Flickering guitars, plenty of synths coloring in between the spare rhythms, keening vocals, tunes that aren't quite as indelible as they should be: Bloc Party is one of many, and the many aren't necessarily British. For example, it's mighty hard to see cool Britains such as Oasis releasing a remix album, as Bloc Party have this month. On the flip side, the Killers, one of last year's ACL buzz acts, do the Britpop sound as well as anyone who sings "God Save the Queen." (The real one, not the Sex Pistols' version.)
Now, of course, there are plenty of British bands at ACL this year, some with more guitars than keyboards, some with more keyboards than guitars. Aqualung's ballads are as much piano as anything, while the Doves keep the Manchester guitar band tradition alive (Stone Roses, we'll never forget you). Futureheads seem to be in the same boat as Bloc Party, as Yanks who listen to the Gang of Four too much. Keane is one of many bands tagged as a Coldplay Jr.
And then there's Franz Ferdinand, who have garnered comparisons to everything from the Clash at their most stadium-friendly to Bowie at his heaviest.

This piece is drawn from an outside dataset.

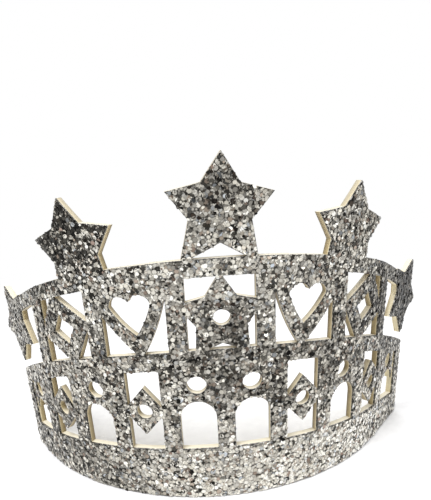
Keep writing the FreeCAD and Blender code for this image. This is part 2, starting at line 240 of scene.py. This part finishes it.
def film_material():
    """Glitter dust cast in a clear binder, under the loose flakes: grainy silver with dark pits."""
    material, tree = new_material("cast_glitter_binder")
    place = in_millimetres(tree)
    grains = add(tree, "ShaderNodeTexVoronoi", {"Vector": place, "Scale": 1 / DUST_GRAIN})
    tone = add(tree, "ShaderNodeSeparateColor", {0: grains.outputs["Color"]})
    colour = add(tree, "ShaderNodeValToRGB", {"Fac": tone},
                 [(0.0, "#1F1E1C"), (0.4, "#55534F"), (0.8, "#8F8C86"), (1.0, "#C9C6BF")])
    tilt = add(tree, "ShaderNodeBump", {"Height": tone, "Strength": 0.9, "Distance": 0.2 * MM})
    shader = add(tree, "ShaderNodeBsdfPrincipled",
                 {"Base Color": colour, "Metallic": 0.8, "Roughness": 0.38, "Normal": tilt})
    add(tree, "ShaderNodeOutputMaterial", {"Surface": shader})
    return material


def flake_material():
    """Polyester film, metallised and punched: each flake is a small mirror, with a painted reflection
    in its colour, near white, grey or black by the way that it lies, and some have a warm or a blue
    tint. Painted shade darkens its rim against its middle."""
    material, tree = new_material("punched_metallised_film")
    shade = add(tree, "ShaderNodeAttribute", attribute_name="flake_shade").outputs["Color"]
    brightness, tint, rim = add(tree, "ShaderNodeSeparateColor", {0: shade}).outputs
    # Painted reflection: each flake's brightness stands for the light that it mirrors, put into its
    # colour
    silver = add(tree, "ShaderNodeValToRGB", {"Fac": brightness},
                 [(0.0, "#151412"), (0.2, "#56544F"), (0.45, "#A19E97"), (0.75, "#DBD8CF"),
                  (1.0, "#FFFEF9")])
    tint = add(tree, "ShaderNodeValToRGB", {"Fac": tint},
               [(0.0, "#A08C84"), (0.08, "#CFC4BA"), (0.16, "#FFFDF8"), (0.9, "#FFFFFF"),
                (1.0, "#BFC8D6")])
    # Painted shade: each flake is darker towards its rim, where it meets the flakes around it
    rim = add(tree, "ShaderNodeValToRGB", {"Fac": rim}, [(0.78, "#FFFFFF"), (1.0, "#918F8A")])
    colour = silver
    for filter_colour in (tint, rim):
        colour = add(tree, "ShaderNodeMix", {FACTOR: 1.0, FIRST: colour, SECOND: filter_colour},
                     data_type="RGBA", blend_type="MULTIPLY").outputs[RESULT]
    shader = add(tree, "ShaderNodeBsdfPrincipled",
                 {"Base Color": colour, "Metallic": 0.85, "Roughness": 0.3})
    add(tree, "ShaderNodeOutputMaterial", {"Surface": shader})
    return material


def seen_rays(tree):
    """1 for rays from the camera, also by way of a mirror or of something clear, and 0 for light
    that falls on other surfaces."""
    rays = add(tree, "ShaderNodeLightPath").outputs
    seen = add(tree, "ShaderNodeMath", {0: rays["Is Camera Ray"], 1: rays["Is Glossy Ray"]},
               operation="MAXIMUM")
    return add(tree, "ShaderNodeMath", {0: seen, 1: rays["Is Transmission Ray"]}, operation="MAXIMUM")


def floor_material():
    """Studio paper, calendered: matt and pale, and it goes over into the white background."""
    material, tree = new_material("calendered_studio_paper")
    place = in_millimetres(tree)
    grain = add(tree, "ShaderNodeTexNoise", {"Vector": place, "Scale": 1 / PAPER_GRAIN, "Detail": 3.0})
    colour = add(tree, "ShaderNodeValToRGB", {"Fac": grain}, [(0.3, "#F1F1F2"), (0.7, "#F7F7F8")])
    paper = add(tree, "ShaderNodeBsdfPrincipled", {"Base Color": colour, "Roughness": 0.9})
    white = add(tree, "ShaderNodeEmission", {"Color": linear("#FFFFFF"), "Strength": 1.0})
    distance = add(tree, "ShaderNodeVectorMath", {0: place}, operation="LENGTH").outputs["Value"]
    far = add(tree, "ShaderNodeMapRange",
              {"Value": distance, "From Min": FLOOR_FADE_START, "From Max": FLOOR_FADE_END},
              interpolation_type="SMOOTHSTEP")
    fade = add(tree, "ShaderNodeMath", {0: far, 1: seen_rays(tree)}, operation="MULTIPLY")
    surface = add(tree, "ShaderNodeMixShader", {0: fade, 1: paper, 2: white})
    add(tree, "ShaderNodeOutputMaterial", {"Surface": surface})
    return material


def dress(node_object, material):
    """Gives a node of the frame one material all over."""
    for slot in node_object.material_slots:
        slot.material = material
    if not node_object.material_slots:
        node_object.data.materials.append(material)


# Glitter facing

def sheet_turn(point):
    """Turn of the sheet about the ring's axis beside a point, constant past the arc's ends."""
    turn = math.atan2(point.x - RING_AXIS.x, RING_AXIS.y - point.y)
    return max(-LEFT_ARC_ANGLE, min(RIGHT_ARC_ANGLE, turn))


def outward_at(point):
    """Direction that the outer face of the sheet looks in beside a point."""
    turn = sheet_turn(point)
    return Vector((math.sin(turn), -math.cos(turn), -LEAN)).normalized()


def station_at(point):
    """Way along the bottom edge from the middle to below a point, to the right."""
    turn = sheet_turn(point)
    along = Vector((math.cos(turn), math.sin(turn), 0.0))
    return RING_RADIUS * turn + (point - RING_AXIS).dot(along)


def outer_surface(node_object):
    """Triangles of the facing that look outwards, as (area, three corners, normal)."""
    mesh = node_object.data
    mesh.calc_loop_triangles()
    corners = [vertex.co.copy() for vertex in mesh.vertices]
    kept = []
    for triangle in mesh.loop_triangles:
        a, b, c = (corners[index] for index in triangle.vertices)
        outward = triangle.normal.dot(outward_at((a + b + c) / 3))
        if outward > OUTWARD_COSINE and triangle.area > 0:
            kept.append((triangle.area, a, b, c, triangle.normal.copy()))
    return kept


def random_spots(triangles, count, draw):
    """Evenly spread random points on triangles, each with the normal there."""
    total = sum(item[0] for item in triangles)
    spots = []
    step = total / count
    reach = draw.random() * step
    for area, a, b, c, normal in triangles:
        while reach < area:
            u, v = draw.random(), draw.random()
            if u + v > 1:
                u, v = 1 - u, 1 - v
            spots.append((a + (b - a) * u + (c - a) * v, normal))
            reach += step
        reach -= area
    return spots


def flake_pattern():
    """Corners of a flat flake of unit radius."""
    pattern = bmesh.new()
    bmesh.ops.create_circle(pattern, segments=FLAKE_SIDES, radius=1.0)
    corners = [vert.co.copy() for vert in pattern.verts]
    pattern.free()
    return corners


def flake_turn(normal, draw):
    """Turn of a flake that lies on the face, leaning a little to any side and spun any way."""
    lie = normal.to_track_quat("Z", "Y").to_matrix()
    lean = Matrix.Rotation(draw.gauss(0.0, FLAKE_TILT), 3, "X")
    lean = Matrix.Rotation(draw.uniform(0, math.tau), 3, "Z") @ lean
    spin = Matrix.Rotation(draw.uniform(0, math.tau), 3, "Z")
    return lie @ lean @ spin


def trimmed_rim(centre, corners, normal, outside):
    """Rim of a flake with the corners drawn in that hang over the edge of the sheet, or None where
    most of them do."""
    off = [outside.ray_cast(corner + normal * PROBE_REACH, -normal, 2 * PROBE_REACH)[0] is None
           for corner in corners]
    if sum(off) > FLAKE_SIDES // 2:
        return None
    return [centre + (corner - centre) * TRIMMED_SHARE if hangs else corner
            for corner, hangs in zip(corners, off)]


def tone_zone(spot):
    """Mean brightness, spread and share of dark flakes round a spot, all painted reflection.

    The flakes lie with the sheet, so each stretch of it mirrors other surroundings, and this is
    painted
    into their colour: the plain band is bright, the left star dark and the right end dim."""
    station = station_at(spot) / MM
    height = spot.z / MM
    broad = noise.noise(spot / BROAD_SIZE)
    close = noise.noise(spot / CLOSE_SIZE)
    mean = GLITTER_MEAN + BROAD_WANDER * broad + CLOSE_WANDER * close
    values = [mean, GLITTER_SPREAD, GLITTER_DARK + DARK_WANDER * broad]
    for middle, level, along, up, *changes in GLITTER_ZONES:
        distance = ((station - middle) / along) ** 2 + ((height - level) / up) ** 2
        weight = math.exp(-distance)
        values = [value + weight * change for value, change in zip(values, changes)]
    return values


def flake_shade(spot, draw):
    """Brightness, a painted reflection, and tint of one flake, each from 0 to 1."""
    mean, spread, dark = tone_zone(spot)
    if draw.random() < dark:
        brightness = draw.uniform(*DARK_FLAKE_TONE)
    else:
        brightness = draw.gauss(mean, max(LEAST_SPREAD, spread))
    return max(0.0, min(1.0, brightness)), draw.random()


def flakes(node_object):
    """Loose hexagons strewn over the outside of the facing and cut off at its edges. Each is a fan
    of triangles that holds its brightness, a painted reflection, its tint and the way out to its rim
    from 0 to 1."""
    triangles = outer_surface(node_object)
    vertices = [corner for item in triangles for corner in item[1:4]]
    faces = [(i, i + 1, i + 2) for i in range(0, len(vertices), 3)]
    outside = BVHTree.FromPolygons(vertices, faces)
    draw = random.Random(FLAKE_SEED)
    pattern = flake_pattern()
    glitter = bmesh.new()
    shade = glitter.loops.layers.float_color.new("flake_shade")
    for count, sizes in ((FINE_FLAKES, FINE_RADIUS), (COARSE_FLAKES, COARSE_RADIUS)):
        for spot, normal in random_spots(triangles, count, draw):
            radius = draw.uniform(*sizes)
            turn = flake_turn(normal, draw)
            centre = spot + normal * draw.uniform(*FLAKE_LIFT)
            corners = [centre + turn @ (corner * radius) for corner in pattern]
            rim = trimmed_rim(centre, corners, normal, outside)
            if rim is None:
                continue
            hub = glitter.verts.new(centre)
            edge = [glitter.verts.new(corner) for corner in rim]
            brightness, tint = flake_shade(spot, draw)
            for first, second in zip(edge, edge[1:] + edge[:1]):
                for loop in glitter.faces.new((hub, first, second)).loops:
                    loop[shade] = (brightness, tint, 0.0 if loop.vert is hub else 1.0, 1.0)
    mesh = bpy.data.meshes.new("glitter_flakes")
    glitter.to_mesh(mesh)
    glitter.free()
    piece = bpy.data.objects.new("glitter_flakes", mesh)
    bpy.context.scene.collection.objects.link(piece)
    return piece


# Stage

def stage_floor():
    """Wide flat floor under the crown."""
    ground = bmesh.new()
    bmesh.ops.create_grid(ground, x_segments=2, y_segments=2, size=FLOOR_HALF)
    mesh = bpy.data.meshes.new("studio_floor")
    ground.to_mesh(mesh)
    ground.free()
    floor = bpy.data.objects.new("studio_floor", mesh)
    floor.data.materials.append(floor_material())
    bpy.context.scene.collection.objects.link(floor)


def studio_light():
    """Three softboxes, and surroundings that light softly but are seen as white."""
    for name, place, side, power in SOFTBOXES:
        lamp = bpy.data.lights.new(name, "AREA")
        lamp.shape = "SQUARE"
        lamp.size = side
        lamp.energy = power
        light = bpy.data.objects.new(name, lamp)
        light.location = place
        light.rotation_euler = (LIGHT_AIM - place).to_track_quat("-Z", "Y").to_euler()
        bpy.context.scene.collection.objects.link(light)
    studio = bpy.data.worlds.new("studio")
    studio.use_nodes = True
    tree = studio.node_tree
    tree.nodes.clear()
    light = add(tree, "ShaderNodeBackground", {"Color": linear("#FFFFFF"), "Strength": SOFT_LIGHT})
    white = add(tree, "ShaderNodeBackground", {"Color": linear("#FFFFFF"), "Strength": 1.0})
    surface = add(tree, "ShaderNodeMixShader", {0: seen_rays(tree), 1: light, 2: white})
    add(tree, "ShaderNodeOutputWorld", {"Surface": surface})
    bpy.context.scene.world = studio


def photo_camera():
    """Camera at the photograph's place: rolled about its own axis, pitched down, then yawed to the
    right. Unturned, it looks straight down."""
    data = bpy.data.cameras.new("photo_camera")
    data.sensor_width = SENSOR_SIDE
    data.lens = PHOTO_FOCAL / max(PHOTO_WIDTH, PHOTO_HEIGHT) * SENSOR_SIDE
    data.clip_start = CAMERA_NEAR
    camera = bpy.data.objects.new("photo_camera", data)
    roll = Matrix.Rotation(-CAMERA_ROLL, 4, "Z")
    pitch = Matrix.Rotation(math.pi / 2 - CAMERA_PITCH, 4, "X")
    yaw = Matrix.Rotation(-CAMERA_YAW, 4, "Z")
    camera.matrix_world = Matrix.Translation(CAMERA_PLACE) @ yaw @ pitch @ roll
    bpy.context.scene.collection.objects.link(camera)
    bpy.context.scene.camera = camera


bpy.context.scene.view_settings.view_transform = "Standard"
photo_camera()
stage_floor()
studio_light()

dress(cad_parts["backing_sheet"], felt_material())
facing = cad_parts["glitter_face"]
dress(facing, film_material())
strewn = flakes(facing)
strewn.data.materials.append(flake_material())
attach(strewn, "root")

But do these groups feel like a movement? Do they feel like a bands that could not have come from anywhere but Britain? No and no. They're not pushing against anything American, not responding with a sound of their own that puts American bands in their place.
In fact, the current heirs to the Britpop-as-response idea might be in the exploding grime scene. With grime artists such as Dizzee Rascal, M.I.A., Lady Sovereign and others, Britain has finally developed its own response to American hip-hop. With impossible spare beats, minimal-at-most melodies and various patois that Yank ears find hard to decode, the grime moment feels as thrilling as Oasis' "Wonderwall" or Pulp's "Common People." Perhaps needless to note, there's no British grime at ACL fest, but there's always next year.
There will always be British bands, and they will always be taking a run at our charts, our hearts and our women (or, as the case may be, men). Sometimes, they'll feel like an invasion, a movement, a pop moment to cherish. But sometimes, a British band is just a British band.